_EXERCISE PROMPT_: Write out the whole listing again, exactly as given.

------------------------------------------------------------------------

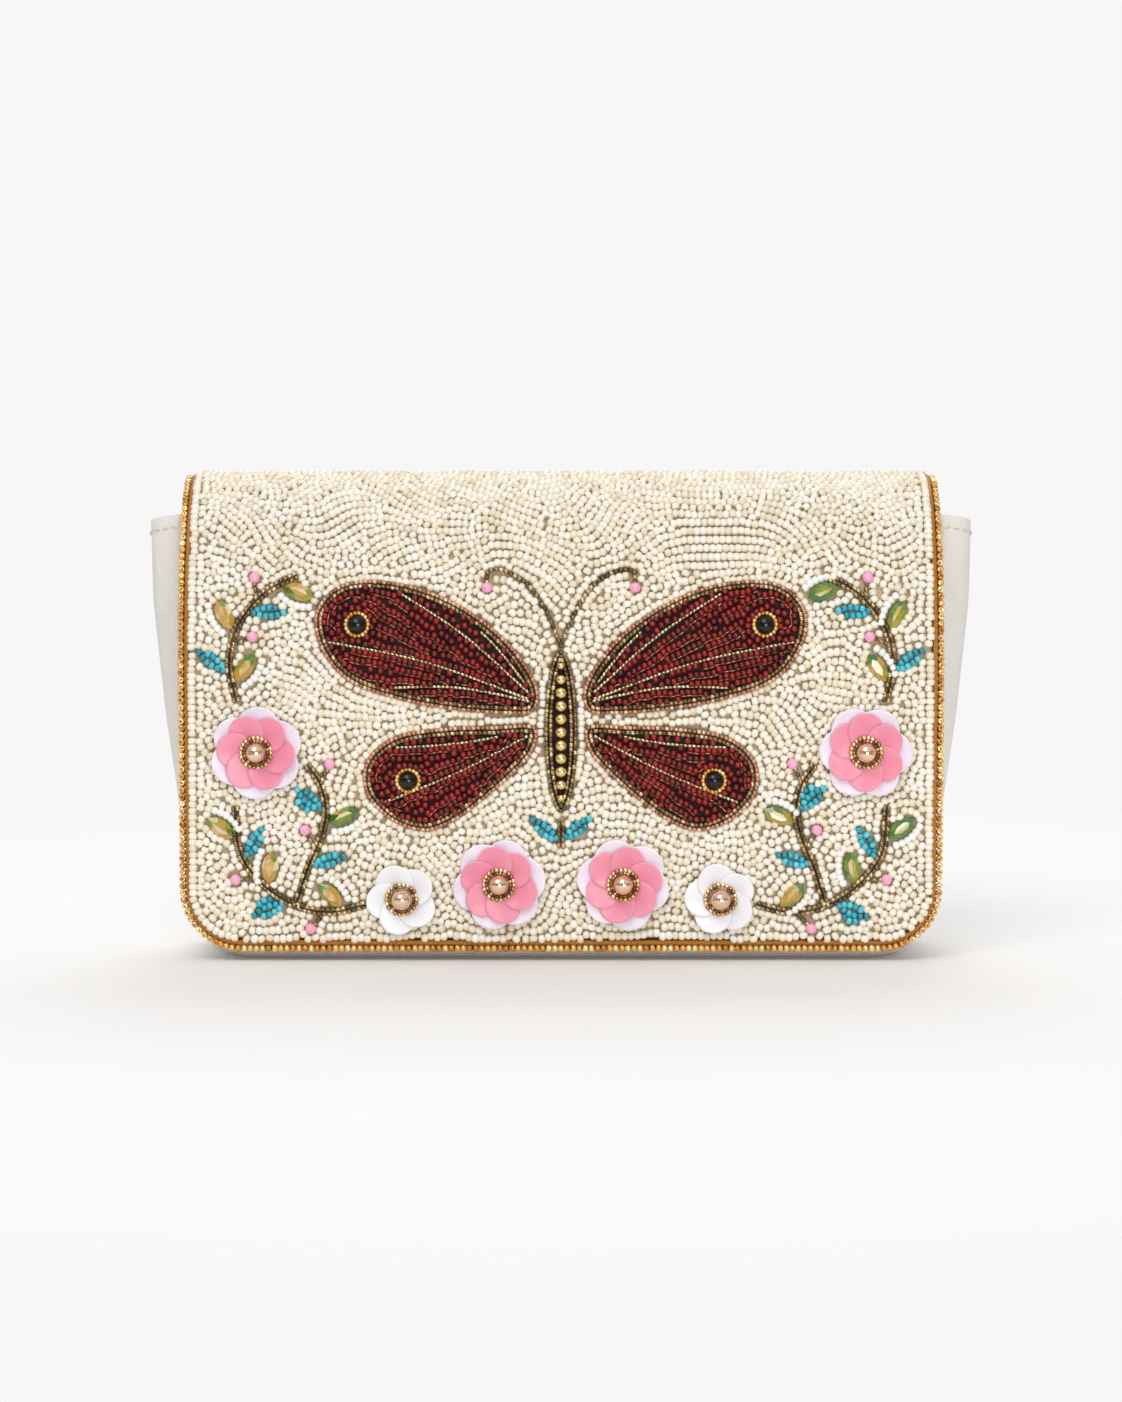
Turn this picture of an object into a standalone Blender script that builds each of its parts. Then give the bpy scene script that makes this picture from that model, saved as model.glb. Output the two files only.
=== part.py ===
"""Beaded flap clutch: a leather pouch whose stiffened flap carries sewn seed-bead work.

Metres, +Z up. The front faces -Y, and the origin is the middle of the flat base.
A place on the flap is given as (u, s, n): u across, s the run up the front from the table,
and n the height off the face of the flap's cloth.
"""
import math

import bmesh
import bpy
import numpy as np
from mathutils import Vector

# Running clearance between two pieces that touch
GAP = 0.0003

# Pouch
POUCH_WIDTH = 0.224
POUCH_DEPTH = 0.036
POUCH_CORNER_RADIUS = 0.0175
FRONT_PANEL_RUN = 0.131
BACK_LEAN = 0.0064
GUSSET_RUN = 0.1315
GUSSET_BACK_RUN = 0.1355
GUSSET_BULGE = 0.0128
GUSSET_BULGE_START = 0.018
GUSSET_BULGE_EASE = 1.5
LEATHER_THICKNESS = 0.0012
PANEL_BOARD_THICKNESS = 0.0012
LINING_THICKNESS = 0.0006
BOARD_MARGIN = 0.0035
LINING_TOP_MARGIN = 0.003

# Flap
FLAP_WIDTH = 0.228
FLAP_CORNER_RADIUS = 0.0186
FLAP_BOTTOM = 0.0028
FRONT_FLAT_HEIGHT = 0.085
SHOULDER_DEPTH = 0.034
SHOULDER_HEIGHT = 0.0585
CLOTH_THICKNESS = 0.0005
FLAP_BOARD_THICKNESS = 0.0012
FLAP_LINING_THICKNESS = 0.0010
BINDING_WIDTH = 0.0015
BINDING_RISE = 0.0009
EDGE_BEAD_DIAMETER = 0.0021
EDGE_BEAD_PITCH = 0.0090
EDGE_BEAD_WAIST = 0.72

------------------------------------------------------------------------

_EXERCISE RESULT_:
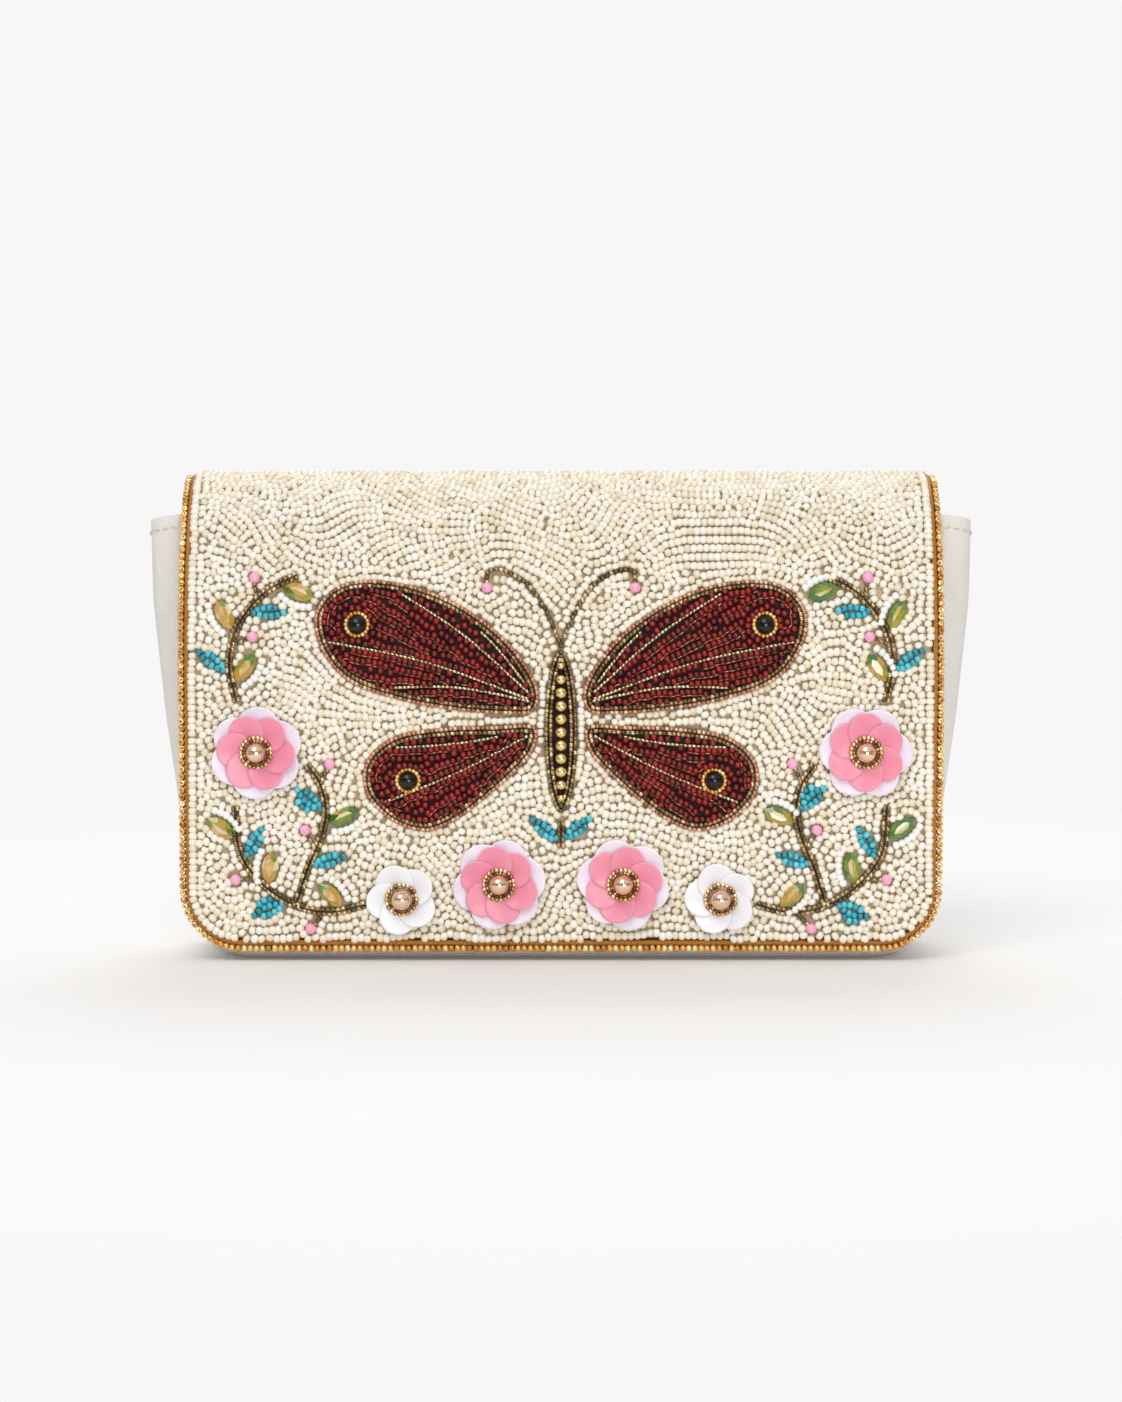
Turn this picture of an object into a standalone Blender script that builds each of its parts. Then give the bpy scene script that makes this picture from that model, saved as model.glb. Output the two files only.
=== part.py ===
"""Beaded flap clutch: a leather pouch whose stiffened flap carries sewn seed-bead work.

Metres, +Z up. The front faces -Y, and the origin is the middle of the flat base.
A place on the flap is given as (u, s, n): u across, s the run up the front from the table,
and n the height off the face of the flap's cloth.
"""
import math

import bmesh
import bpy
import numpy as np
from mathutils import Vector

# Running clearance between two pieces that touch
GAP = 0.0003

# Pouch
POUCH_WIDTH = 0.224
POUCH_DEPTH = 0.036
POUCH_CORNER_RADIUS = 0.0175
FRONT_PANEL_RUN = 0.131
BACK_LEAN = 0.0064
GUSSET_RUN = 0.1315
GUSSET_BACK_RUN = 0.1355
GUSSET_BULGE = 0.0128
GUSSET_BULGE_START = 0.018
GUSSET_BULGE_EASE = 1.5
LEATHER_THICKNESS = 0.0012
PANEL_BOARD_THICKNESS = 0.0012
LINING_THICKNESS = 0.0006
BOARD_MARGIN = 0.0035
LINING_TOP_MARGIN = 0.003

# Flap
FLAP_WIDTH = 0.228
FLAP_CORNER_RADIUS = 0.0186
FLAP_BOTTOM = 0.0028
FRONT_FLAT_HEIGHT = 0.085
SHOULDER_DEPTH = 0.034
SHOULDER_HEIGHT = 0.0585
CLOTH_THICKNESS = 0.0005
FLAP_BOARD_THICKNESS = 0.0012
FLAP_LINING_THICKNESS = 0.0010
BINDING_WIDTH = 0.0015
BINDING_RISE = 0.0009
EDGE_BEAD_DIAMETER = 0.0021
EDGE_BEAD_PITCH = 0.0090
EDGE_BEAD_WAIST = 0.72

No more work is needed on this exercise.